Professional Life
George W. Ainslie currently presides as the Chief of Psychiatrist at the Veterans Affairs Medical Center in Coatesville, Pennsylvania and is a Clinical Professor of Psychiatry at Temple University Medical School.
Contribution to Psychology
George W. Ainslie is the founder of Picoeconomics, a term that Ainslie used to describe a person’s preference of choosing instant gratification versus delaying gratification for a future outcome. With the supervision of Howard Rachlin and through various experiments , Ainslie discovered that if given a choice between an instant payoff or a delayed reward, people would increasingly be inclined to select the reward that was would present itself sooner. Therefore, Ainslie’s Picoeconomics is based on the operant conditioning theory, a theory that suggests that people have a preference for rewards that are delivered sooner over rewards delivered at a later point in time. Subsequently, Ainslie determined that the further the reward is delayed, the less valuable it becomes, resulting in an increase in preference for an immediate outcome.

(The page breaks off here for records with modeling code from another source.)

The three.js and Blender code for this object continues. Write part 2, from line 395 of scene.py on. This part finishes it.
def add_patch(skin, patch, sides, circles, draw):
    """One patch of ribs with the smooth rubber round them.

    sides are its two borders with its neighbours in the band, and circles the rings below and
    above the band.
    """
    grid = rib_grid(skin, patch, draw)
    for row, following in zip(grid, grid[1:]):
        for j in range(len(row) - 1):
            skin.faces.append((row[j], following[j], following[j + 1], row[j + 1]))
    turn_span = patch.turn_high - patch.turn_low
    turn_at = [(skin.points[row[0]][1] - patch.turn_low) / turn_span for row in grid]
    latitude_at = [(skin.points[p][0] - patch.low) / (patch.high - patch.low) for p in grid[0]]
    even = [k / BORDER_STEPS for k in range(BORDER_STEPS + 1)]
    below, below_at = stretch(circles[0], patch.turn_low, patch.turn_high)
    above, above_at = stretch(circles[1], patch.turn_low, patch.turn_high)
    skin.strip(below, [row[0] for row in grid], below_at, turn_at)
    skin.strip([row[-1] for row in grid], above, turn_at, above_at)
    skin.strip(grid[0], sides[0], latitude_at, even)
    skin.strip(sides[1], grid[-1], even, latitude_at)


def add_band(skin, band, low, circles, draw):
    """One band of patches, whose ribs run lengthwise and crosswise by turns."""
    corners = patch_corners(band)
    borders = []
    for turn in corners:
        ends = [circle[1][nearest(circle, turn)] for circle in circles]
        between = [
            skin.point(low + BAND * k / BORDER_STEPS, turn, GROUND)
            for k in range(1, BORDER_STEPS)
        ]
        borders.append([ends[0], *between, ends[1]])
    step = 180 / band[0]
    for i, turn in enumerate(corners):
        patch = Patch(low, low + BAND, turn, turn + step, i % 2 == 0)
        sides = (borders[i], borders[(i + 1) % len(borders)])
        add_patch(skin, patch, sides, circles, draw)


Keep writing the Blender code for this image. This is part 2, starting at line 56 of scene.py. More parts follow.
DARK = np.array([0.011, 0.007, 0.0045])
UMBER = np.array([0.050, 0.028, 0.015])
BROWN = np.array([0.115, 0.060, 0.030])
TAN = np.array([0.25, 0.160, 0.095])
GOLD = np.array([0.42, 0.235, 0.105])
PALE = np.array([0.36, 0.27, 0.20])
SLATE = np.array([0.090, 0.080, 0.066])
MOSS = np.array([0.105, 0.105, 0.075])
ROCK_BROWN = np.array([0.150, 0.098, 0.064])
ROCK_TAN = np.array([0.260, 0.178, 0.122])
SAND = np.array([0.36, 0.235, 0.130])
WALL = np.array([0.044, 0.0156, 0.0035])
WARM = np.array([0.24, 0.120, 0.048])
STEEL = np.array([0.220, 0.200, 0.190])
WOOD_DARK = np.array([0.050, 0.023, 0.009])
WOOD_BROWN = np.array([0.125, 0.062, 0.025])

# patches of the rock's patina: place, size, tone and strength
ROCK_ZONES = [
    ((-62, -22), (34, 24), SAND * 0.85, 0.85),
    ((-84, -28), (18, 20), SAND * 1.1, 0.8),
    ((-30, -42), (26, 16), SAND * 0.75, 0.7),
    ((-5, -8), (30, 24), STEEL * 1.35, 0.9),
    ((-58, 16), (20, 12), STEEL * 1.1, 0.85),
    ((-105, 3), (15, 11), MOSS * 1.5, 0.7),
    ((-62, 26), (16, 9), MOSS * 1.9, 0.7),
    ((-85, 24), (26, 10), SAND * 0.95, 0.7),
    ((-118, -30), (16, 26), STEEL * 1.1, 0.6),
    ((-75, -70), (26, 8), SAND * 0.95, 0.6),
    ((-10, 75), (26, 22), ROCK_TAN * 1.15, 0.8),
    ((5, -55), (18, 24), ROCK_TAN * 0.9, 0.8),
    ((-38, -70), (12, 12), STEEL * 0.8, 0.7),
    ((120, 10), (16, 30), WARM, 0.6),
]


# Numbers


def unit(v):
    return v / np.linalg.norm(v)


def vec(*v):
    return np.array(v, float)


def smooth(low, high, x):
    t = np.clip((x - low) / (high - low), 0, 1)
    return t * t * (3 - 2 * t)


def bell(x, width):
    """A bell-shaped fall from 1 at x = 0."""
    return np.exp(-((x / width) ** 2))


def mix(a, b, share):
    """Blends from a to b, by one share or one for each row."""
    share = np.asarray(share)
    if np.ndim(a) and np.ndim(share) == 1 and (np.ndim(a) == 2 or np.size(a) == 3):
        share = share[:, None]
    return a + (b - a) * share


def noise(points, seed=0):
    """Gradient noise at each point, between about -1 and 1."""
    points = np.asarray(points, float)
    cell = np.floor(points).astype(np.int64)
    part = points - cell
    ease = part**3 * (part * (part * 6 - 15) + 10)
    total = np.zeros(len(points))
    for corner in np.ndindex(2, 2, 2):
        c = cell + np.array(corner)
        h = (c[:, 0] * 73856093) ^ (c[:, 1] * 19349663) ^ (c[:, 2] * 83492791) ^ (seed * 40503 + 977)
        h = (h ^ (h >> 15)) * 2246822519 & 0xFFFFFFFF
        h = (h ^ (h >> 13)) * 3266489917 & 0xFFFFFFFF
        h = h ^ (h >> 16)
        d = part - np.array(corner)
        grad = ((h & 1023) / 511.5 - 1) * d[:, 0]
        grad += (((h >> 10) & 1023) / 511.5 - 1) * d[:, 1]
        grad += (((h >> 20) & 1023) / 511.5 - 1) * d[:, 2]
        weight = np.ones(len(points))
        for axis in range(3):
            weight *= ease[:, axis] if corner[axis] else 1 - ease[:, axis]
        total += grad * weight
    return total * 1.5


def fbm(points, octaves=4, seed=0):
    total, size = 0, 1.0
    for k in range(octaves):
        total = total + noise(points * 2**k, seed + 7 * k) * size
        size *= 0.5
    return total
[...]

Ainslie used his behavioral economist experience to study the behaviors that led to Picoeconomics. Subsequent studies have served to support Ainslie’s theory. Research has been conducted on animals and humans to reveal that preference trends toward a hyperbolic curve as opposed to an exponential one that would present consistent preferences over a specific time horizon.
His research has been compiled and published in various works that integrate evidence from Richard Herrnstein's matching law and Walter Mischel’s theories relative to gratification delay in children. Ainslie has also published research and theoretical works concerning addiction from his experience in addressing the needs of veterans during his time at the Veterans Affairs Medical Center in Coatesville Pennsylvania, where his is currently the Chief Psychiatrist. Ainslie explores the rationality of preference in economics and his theory of an “internal market.” He examines varying interests and opinions of similar topics. Ainslie further examines the behavioral techniques used and required to control the impulsivity of instant gratification and the internal disturbances this can cause.

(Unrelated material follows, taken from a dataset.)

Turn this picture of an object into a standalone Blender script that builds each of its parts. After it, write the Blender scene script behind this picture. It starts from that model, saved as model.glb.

Ainslie is currently presiding as Clinical Professor of Psychiatry at Temple University Medical School and continues to make seminal contributions and provide analysis to further explore his theory of Picoeconomics. His best known works are Breakdown of Will (Cambridge University Press, 2001) and Picoeconomics: The Strategic Interaction of Successive Motivational States within the Person" (Cambridge University Press, 1992).